Can you imagine? The games are happening on another continent, at the other side of the world! In 2002, when we were cohosting, it was 1000 times more intense than this.

Anyhow, I went by COEX before the game where the street in front, a 4.6 km, 14 lane street was being completely cleared for the fans. See:

Waiting crowd:

I ran into two girls who were selling slogan mufflers. They were so cute! I had to ask if I could take a photo and thankfully they obliged. (두 분, 정말 귀여웠어요! 사진 찍게 해줘서 감사! 해상도 높은 사진 필요하면 이메일 주세요. ^_^)
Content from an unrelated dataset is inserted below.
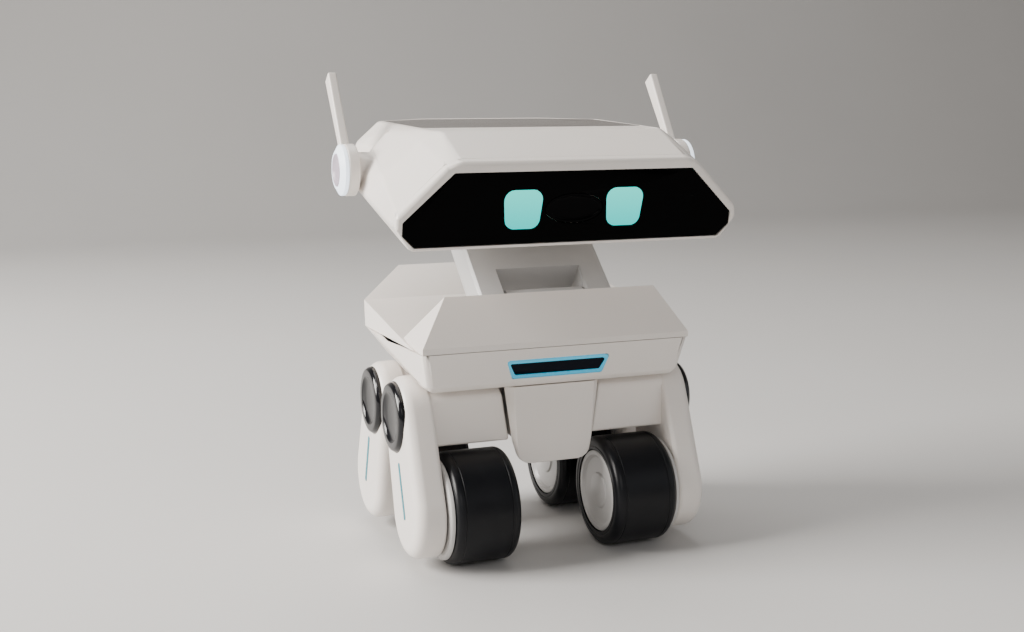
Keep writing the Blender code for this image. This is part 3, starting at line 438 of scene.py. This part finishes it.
def shade(obj, smooth):
    """Smooth shading up to an angle in degrees, with flat faces kept flat."""
    obj.data.shade_smooth()
    obj.data.set_sharp_from_angle(angle=math.radians(smooth))
    modifier = obj.modifiers.new("normals", "WEIGHTED_NORMAL")
    modifier.keep_sharp = True
    modifier.weight = 50


def stand_for(obj, node, material, smooth):
    """The finer piece takes the CAD node's place, body and finish."""
    shade(obj, smooth)
    obj.data.materials.clear()
    obj.data.materials.append(material)
    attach(obj, NODE_BODY[node])
    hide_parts(node)


def refined(node, material, smooth=24.0):
    """The node's own shape with smooth rounded edges between flat facets."""
    bm = bmesh.new()
    bm.from_mesh(frame["nodes"][node].data)
    bmesh.ops.remove_doubles(bm, verts=bm.verts, dist=0.000002)
    obj = object_of(f"{node}_skin", bm, 1.0)
    stand_for(obj, node, material, smooth)


def mirror_of(obj, name):
    twin = bpy.data.objects.new(name, obj.data.copy())
    bpy.context.scene.collection.objects.link(twin)
    twin.data.transform(Matrix.Scale(-1, 4, (1, 0, 0)))
    twin.data.flip_normals()
    return twin


def arc(radius, start, end, steps):
    """(along, across) offsets of an arc between two angles in degrees."""
    turns = [math.radians(start + (end - start) * k / steps) for k in range(steps + 1)]
    return [(radius * math.cos(t), radius * math.sin(t)) for t in turns]


# ---- legs and wheels


def leg_line(end):
    return (end * HIP_Y, HIP_Z), (end * AXLE_Y, WHEEL_RADIUS)


def circle(centre, radius, count=64):
    turns = [2 * math.pi * k / count for k in range(count)]
    return [(centre[0] + radius * math.cos(t), centre[1] + radius * math.sin(t)) for t in turns]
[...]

I thought the Lee Chung Yong (the cutie that I mentioned at the end of my previous post) mask over the teddybear backpack was a nice touch.
Left the crowd and went to the other side. Photo from above: 3 hours before the game, when only half of the street was cleared for rush hour traffic.

This is what the street looked like when the game started: photo from Newsis. A true sea of red!

Friends and I headed to another indoor venue to cheer on the team. Mini sea of red.
Photo of the screen we were watching on. The blurry dude is Lee Chung Yong (again!), who managed to score the single goal against Argentina, preventing a complete blowout.
(See? He's a fine player. I don't like him just because he's cute!)

My voice is still gone from yesterday. Our next game is scheduled for Wednesday, at 3:30 am. Unless I'm sick as heck, I'll probably be somewhere in the crowd at that insane hour. In red, of course.